**What the task asks**. Beginning with the first line below, please repeat the material exactly, ending with the line that includes "0.75), 1.6, 33.0)".

━━━━━━

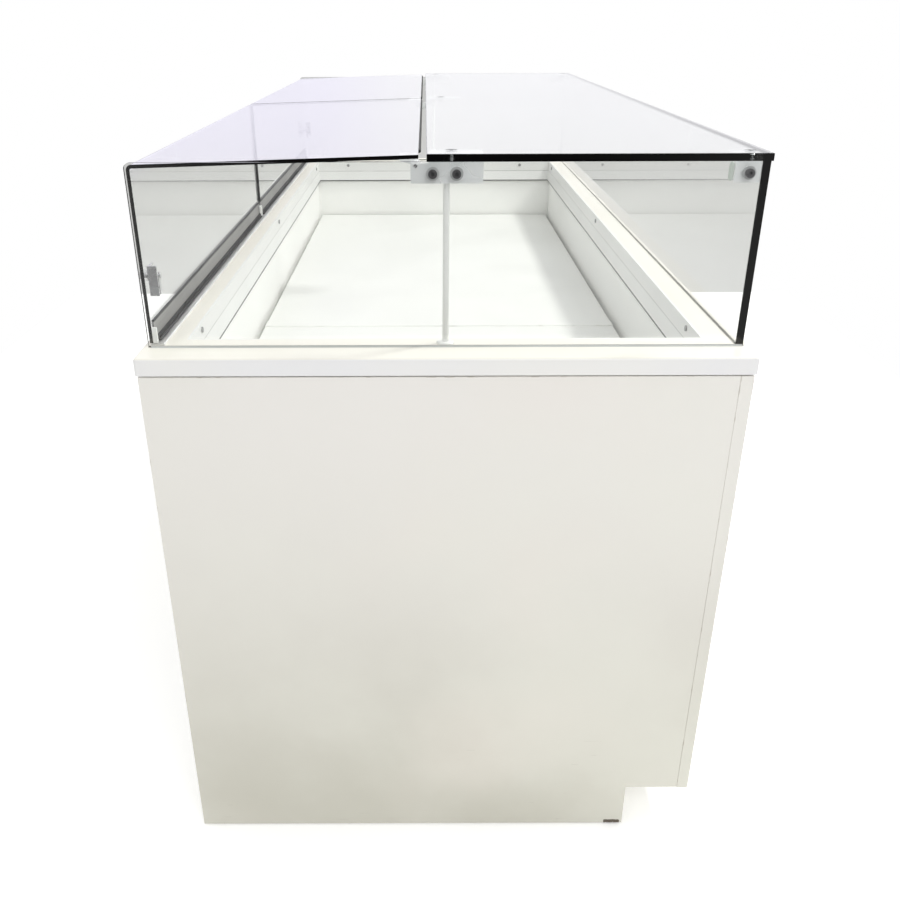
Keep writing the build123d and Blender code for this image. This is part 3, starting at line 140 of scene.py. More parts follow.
put(sky_tree, "ShaderNodeOutputWorld", {"Surface": chosen.outputs[0]})
print("room light:", len(sky_tree.nodes), "nodes")


# %% Two soft lamps
def soft_lamp(name, place, aim, size, watts, colour=(1.0, 1.0, 1.0)):
    """A square lamp that stands at place and points at aim."""
    lamp = bpy.data.lights.new(name, "AREA")
    lamp.size = size
    lamp.energy = watts
    lamp.color = colour
    stand = bpy.data.objects.new(name, lamp)
    bpy.context.scene.collection.objects.link(stand)
    target = Matrix.Translation(aim).to_translation() - Matrix.Translation(place).to_translation()
    stand.matrix_world = Matrix.Translation(place) @ target.to_track_quat("-Z", "Y").to_matrix().to_4x4()


soft_lamp("overhead lamp", (2.3, 0.2, 4.0), (0.0, 0.0, 0.8), 0.5, 88.0, (1.0, 0.99, 0.96))
soft_lamp("front lamp", (0.8, -3.7, 3.1), (0.1, -1.0, 0.75), 1.6, 33.0)


# %% [markdown]
# ## Surfaces from arrays
# Every new piece is a grid of points: row after row of a profile, carried along a path. The whole
# grid is one numpy array, so its shape is a formula and not a loop.
# %% Helpers for grids and sweeps
def skin(name, grid, body, material, smooth=True):
    """A tube from a grid of points, rows along the path and columns round the profile, closed
    round the profile and capped with a flat face at each end. Faces are turned to point outwards."""
    rows, columns, _ = grid.shape
    point = np.arange(rows * columns).reshape(rows, columns)
    following = np.roll(point, -1, axis=1)
    quads = np.stack([point[:-1], following[:-1], following[1:], point[1:]], axis=-1).reshape(-1, 4)
    corners = grid.reshape(-1, 3)
    about_middle = corners - corners.mean(axis=0)
    a, b, c, d = (about_middle[quads[:, i]] for i in range(4))
    volume = np.einsum("ij,ij->", a, np.cross(b, c) + np.cross(c, d))
    faces = quads.tolist() + [point[0, ::-1].tolist(), point[-1].tolist()]
    if volume < 0:
        faces = [face[::-1] for face in faces]
    mesh = bpy.data.meshes.new(name)
    mesh.from_pydata(corners.tolist(), [], faces)
    if smooth:
        mesh.shade_smooth()
        mesh.set_sharp_from_angle(angle=math.radians(35.0))
    mesh.materials.append(material)
    piece = bpy.data.objects.new(name, mesh)
    bpy.context.scene.collection.objects.link(piece)
    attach(piece, body)
    print(name, "with", len(mesh.polygons), "faces rides on", body)


def straight_sweep(profile, start, end, across, upward):
    """Carries a flat profile (u, v) from start to end: point = path + u * across + v * upward."""
    path = np.array([start, end])
    flat = profile[:, :1] * np.array(across) + profile[:, 1:] * np.array(upward)
    return path[:, None, :] + flat[None, :, :]


# %% [markdown]
# ## Effects that several finishes share
# Each effect is a node group: it is built once, and each material gives it its own values. A group
# only puts out masks, heights and tones. The shader itself stays in the material.
# %% Start a node group
def effect(name, inlets, outlets):
    """A new shader node group. inlets are (name, kind, start value), outlets are (name, kind)."""
    tree = bpy.data.node_groups.new(name, "ShaderNodeTree")
    for title, kind, start in inlets:
        socket = tree.interface.new_socket(title, in_out="INPUT", socket_type=kind)
        socket.default_value = start
    for title, kind in outlets:
        tree.interface.new_socket(title, in_out="OUTPUT", socket_type=kind)
    return tree, put(tree, "NodeGroupInput").outputs, put(tree, "NodeGroupOutput").inputs


def use(tree, group, **values):
    """Places an effect in a material. Its inlets are given by name, with _ for a space."""
    node = put(tree, "ShaderNodeGroup", node_tree=group)
    for title, value in values.items():
        socket = node.inputs[title.replace("_", " ")]
        if isinstance(value, bpy.types.NodeSocket):
            tree.links.new(value, socket)
        else:
            socket.default_value = value
    return node.outputs


VALUE = "NodeSocketFloat"
PLACE = "NodeSocketVector"

# %% [markdown]
# **Surface grain.** Paint, laminate and plastic are never quite even. A fine noise makes the bump
# of orange peel or moulded texture, and a broad one makes the slow drift of colour.
# %% Grain
grain, inlet, outlet = effect(
    "surface grain",
    [("Place", PLACE, (0, 0, 0)), ("Fineness", VALUE, 900.0), ("Drift", VALUE, 4.0)],
    [("Height", VALUE), ("Tone", VALUE)],
)
fine = put(grain, "ShaderNodeTexNoise", {"Vector": inlet["Place"], "Scale": inlet["Fineness"], "Detail": 2.0})
broad = put(grain, "ShaderNodeTexNoise", {"Vector": inlet["Place"], "Scale": inlet["Drift"], "Detail": 5.0})
grain.links.new(fine.outputs[0], outlet["Height"])
grain.links.new(ease(grain, broad.outputs[0], 0.35, 0.68), outlet["Tone"])
print(grain.name, len(grain.nodes), "nodes")

# %% [markdown]
# **Edge wear.** Corners get knocked first. For a piece that is nearly a box, a point on its surface
# lies in one face, and the second smallest of its distances to the faces is its distance to the
# nearest edge. Noise breaks the worn line up.
# %% Edge wear
edge_wear, inlet, outlet = effect(
    "edge wear",
    [
        ("Place", PLACE, (0, 0, 0)),
        ("Low", PLACE, (0, 0, 0)),
        ("High", PLACE, (1, 1, 1)),
        ("Width", VALUE, 0.003),
    ],
    [("Mask", VALUE)],
)
to_low = put(edge_wear, "ShaderNodeVectorMath", {0: inlet["Place"], 1: inlet["Low"]}, operation="SUBTRACT")
to_high = put(edge_wear, "ShaderNodeVectorMath", {0: inlet["High"], 1: inlet["Place"]}, operation="SUBTRACT")
both_ways = {0: to_low.outputs[0], 1: to_high.outputs[0]}
nearest = put(edge_wear, "ShaderNodeVectorMath", both_ways, operation="MINIMUM")
gap = put(edge_wear, "ShaderNodeSeparateXYZ", {0: nearest.outputs[0]}).outputs
smaller = sum_of(edge_wear, "MINIMUM", gap[0], gap[1])
larger = sum_of(edge_wear, "MAXIMUM", gap[0], gap[1])
to_edge = sum_of(edge_wear, "MAXIMUM", smaller, sum_of(edge_wear, "MINIMUM", larger, gap[2]))
patches = put(edge_wear, "ShaderNodeTexNoise", {"Vector": inlet["Place"], "Scale": 38.0, "Detail": 6.0})
reach = sum_of(edge_wear, "MULTIPLY", ease(edge_wear, patches.outputs[0], 0.52, 0.72), inlet["Width"])
worn = sum_of(edge_wear, "LESS_THAN", to_edge, reach)
edge_wear.links.new(worn, outlet["Mask"])
print(edge_wear.name, len(edge_wear.nodes), "nodes")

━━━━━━

**Answer to this problem**.
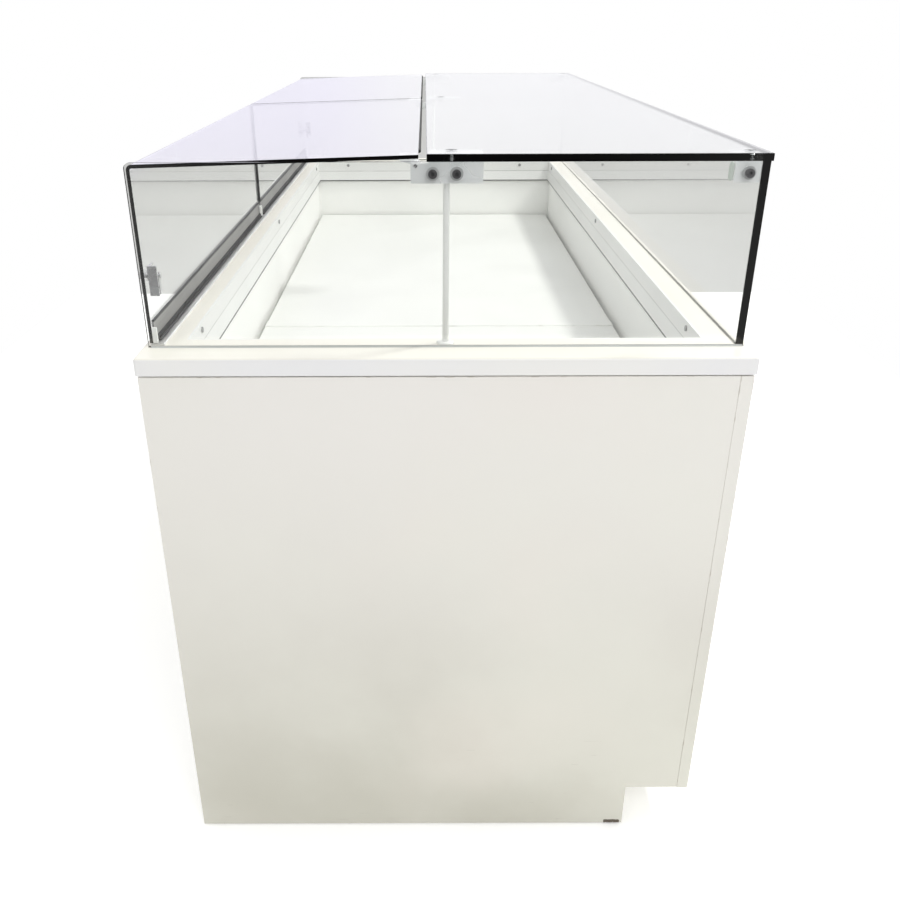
Keep writing the build123d and Blender code for this image. This is part 3, starting at line 140 of scene.py. More parts follow.
put(sky_tree, "ShaderNodeOutputWorld", {"Surface": chosen.outputs[0]})
print("room light:", len(sky_tree.nodes), "nodes")


# %% Two soft lamps
def soft_lamp(name, place, aim, size, watts, colour=(1.0, 1.0, 1.0)):
    """A square lamp that stands at place and points at aim."""
    lamp = bpy.data.lights.new(name, "AREA")
    lamp.size = size
    lamp.energy = watts
    lamp.color = colour
    stand = bpy.data.objects.new(name, lamp)
    bpy.context.scene.collection.objects.link(stand)
    target = Matrix.Translation(aim).to_translation() - Matrix.Translation(place).to_translation()
    stand.matrix_world = Matrix.Translation(place) @ target.to_track_quat("-Z", "Y").to_matrix().to_4x4()


soft_lamp("overhead lamp", (2.3, 0.2, 4.0), (0.0, 0.0, 0.8), 0.5, 88.0, (1.0, 0.99, 0.96))
soft_lamp("front lamp", (0.8, -3.7, 3.1), (0.1, -1.0, 0.75), 1.6, 33.0)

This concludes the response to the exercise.